Physicists and theologists, academics and armchair astronomers have long wondered what it was that sparked the beginning of the universe. Now, mathematical physicist Roger Penrose is investigating what happened before the universe began.

Two years ago, Stephen Hawking gave the conventional answer to the question—What happened before the big bang?, Hawking says the big bang was the event to begin all events so it makes no sense to ask what came before it.

Lecturing to a small audience at the University of Minnesota on February 2, Penrose admitted that his own investigation of pre-big bang events breaks with convention.

The Big Bang Theory holds that the universe began about 13.7 billion years ago when it exploded from a very dense hot state and began to expand. An illustration of the big bang would show the explosion happening at the tip of a cone, with matter moving outwards away from the tip. Questioning what happened before the explosion, though, means looking at what came before the tip of the cone.

Penrose described other physicists’ hypotheses about what happened before the big bang as “crazy ideas” put forward by “very respectable and ambitious physicists.” One speculation posits that the universe came from a black hole; another, that this universe was preceded by another universe in which the things we take for granted about our universe, such as the direction of time, may have been totally different.

Like Penrose, these physicists suspect that our universe may be just one of many incarnations. The big bang may have started our universe’s clock ticking, but the explosion could’ve been just the tolling of a grander clock.

Using analogy and accessible illustrations, Penrose described his mathematically-informed vision of how we can find out what was going on before the big bang.

An illustration by M.C. Escher, “Circle Limit IV,” provided Penrose a model universe.

This illustration, explained Penrose, represents an infinite universe. In this model universe, the very outer boundary represents infinity. But how can infinity—a theoretical description of endless space—be contained in a finite region? And how can the region beyond infinity—the black corners of the Escher illustration—also be infinity?

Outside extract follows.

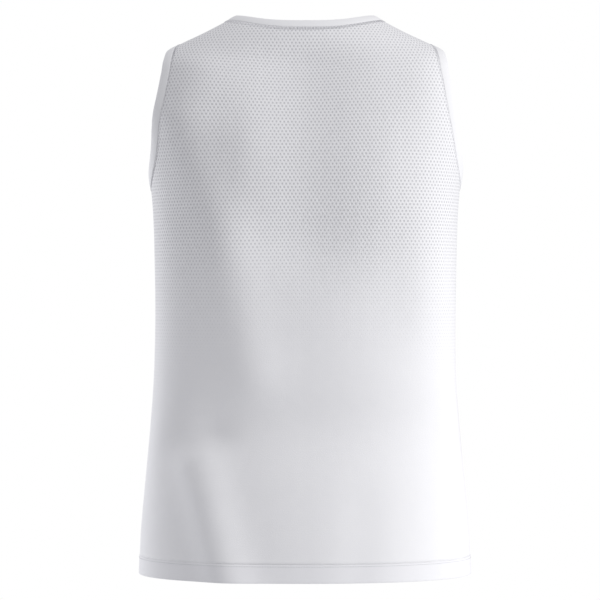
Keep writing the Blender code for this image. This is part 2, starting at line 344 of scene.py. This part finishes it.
def knit_group():
    """Fine knit with staggered eyelets, from the cloth's measure in metres."""
    group = bpy.data.node_groups.new("eyelet_knit", "ShaderNodeTree")
    face = group.interface
    face.new_socket("Measure", in_out="INPUT", socket_type="NodeSocketVector")
    for name in ("Open", "Pitch", "Row Pitch", "Eyelet Radius", "Stitch Size"):
        face.new_socket(name, in_out="INPUT", socket_type="NodeSocketFloat")
    for name in ("Eyelet", "Height", "Mottle"):
        face.new_socket(name, in_out="OUTPUT", socket_type="NodeSocketFloat")
    given = node(group, "NodeGroupInput").outputs
    apart = node(group, "ShaderNodeSeparateXYZ", [(0, given["Measure"])]).outputs
    row = sum_of(group, "DIVIDE", apart["Y"], given["Row Pitch"])
    odd = sum_of(group, "FLOORED_MODULO", sum_of(group, "FLOOR", row), 2.0)
    column = sum_of(group, "ADD", sum_of(group, "DIVIDE", apart["X"], given["Pitch"]), sum_of(group, "MULTIPLY", odd, 0.5))
    across = sum_of(group, "MULTIPLY", sum_of(group, "SUBTRACT", sum_of(group, "FRACT", column), 0.5), given["Pitch"])
    up = sum_of(group, "MULTIPLY", sum_of(group, "SUBTRACT", sum_of(group, "FRACT", row), 0.5), given["Row Pitch"])
    taller = 0.86
    off = sum_of(
        group,
        "SQRT",
        sum_of(group, "ADD", sum_of(group, "POWER", across, 2.0), sum_of(group, "POWER", sum_of(group, "MULTIPLY", up, taller), 2.0)),
    )
    radius = sum_of(group, "MULTIPLY", given["Eyelet Radius"], sum_of(group, "MULTIPLY_ADD", given["Open"], 0.45, 0.55))
    soft = sum_of(group, "MULTIPLY", given["Eyelet Radius"], 0.45)
    edge = node(
        group,
        "ShaderNodeMapRange",
        [("Value", off), ("From Min", sum_of(group, "ADD", radius, soft)), ("From Max", sum_of(group, "SUBTRACT", radius, soft))],
        interpolation_type="SMOOTHSTEP",
    ).outputs["Result"]
    eyelet = sum_of(group, "MULTIPLY", edge, given["Open"])
    turn_rate = sum_of(group, "DIVIDE", 2 * math.pi, given["Stitch Size"])
    wales = sum_of(group, "SINE", sum_of(group, "MULTIPLY", apart["X"], turn_rate))
    courses = sum_of(group, "SINE", sum_of(group, "MULTIPLY", apart["Y"], sum_of(group, "MULTIPLY", turn_rate, 1.3)))
    loops = sum_of(group, "MULTIPLY", sum_of(group, "ADD", wales, courses), 0.12)
    grain = node(
        group, "ShaderNodeTexNoise", [("Vector", given["Measure"]), ("Scale", 900.0), ("Detail", 2.0)]
    ).outputs["Fac"]
    height = sum_of(group, "SUBTRACT", sum_of(group, "ADD", loops, sum_of(group, "MULTIPLY", grain, 0.5)), eyelet)
    cloudy = node(
        group, "ShaderNodeTexNoise", [("Vector", given["Measure"]), ("Scale", 60.0), ("Detail", 3.0)]
    ).outputs["Fac"]
    mottle = sum_of(group, "ADD", sum_of(group, "MULTIPLY", grain, 0.6), sum_of(group, "MULTIPLY", cloudy, 0.4))
    node(group, "NodeGroupOutput", [("Eyelet", eyelet), ("Height", height), ("Mottle", mottle)])
    return group


eyelet_knit = knit_group()

CLOTH_LIGHT = (0.900, 0.900, 0.915, 1.0)
CLOTH_DIM = (0.850, 0.850, 0.872, 1.0)
# The eyelet grey is painted shade: it stands for the dark inside seen through each open eyelet.
EYELET_SHADE_GREY = (0.620, 0.620, 0.645, 1.0)
EYELET_PITCH = 0.00452
EYELET_ROW_PITCH = 0.00387
EYELET_RADIUS = 0.00105
KNIT_STITCH = 0.0011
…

By a mathematical trick, explained Penrose. Describing his hypothesis, he suggested that a previous phase of the universe went on expanding and eventually joined on to the next one—the one we’re currently living in. The big bang marked the phase change, and the boundary where the universes met up was infinity.

Yet, asked Penrose, since we can’t get past infinity — in effect, the moment of the big bang — how can we know anything about what was going on during that distant, inaccessible time? Because we are able to observe directly the effects of what was happening before the big bang, said Penrose.

Imagine, he said, that our previous universe was very much like this one. Every now and again, pairs of galaxies would run into each other—as happens in our current universe—and colliding black holes would swallow each other, explode, and emit gravitational radiation, which is energy released in the form of waves from the collision.

Gravitational radiation would travel outwards to infinity, and fluctuations caused by this radiation would show up on the other side of infinity—our side. In fact, physicists can measure microwave radiation emitted by giant explosions many, many millennia in the past to gain information about those past events. Penrose suggested that we could measure radiation from events before the big bang.

Penrose illustrated his hypothesis with an analogy. Think of a pond, he said. It’s raining on the pond; each drop of water hits the pond and causes ripples on the surface of the pond. After the rain stops, we still see ripples, which appear random since we can no longer tell which drops caused which ripples. However, we could work backwards from the ripples and reconstruct the points at which individual rain drops hit the water—a bit like watching the rainstorm in reverse.

In this analogy, the ripples on the pond are microwave radiation, which Penrose proposes could be used to track the original, energy-releasing explosions. And if we track radiation back far enough, we would eventually find that the source was an event that occurred before the big bang.

About his hypothesis, Penrose said, “It’s crazy, but crazy is respectable in cosmology.”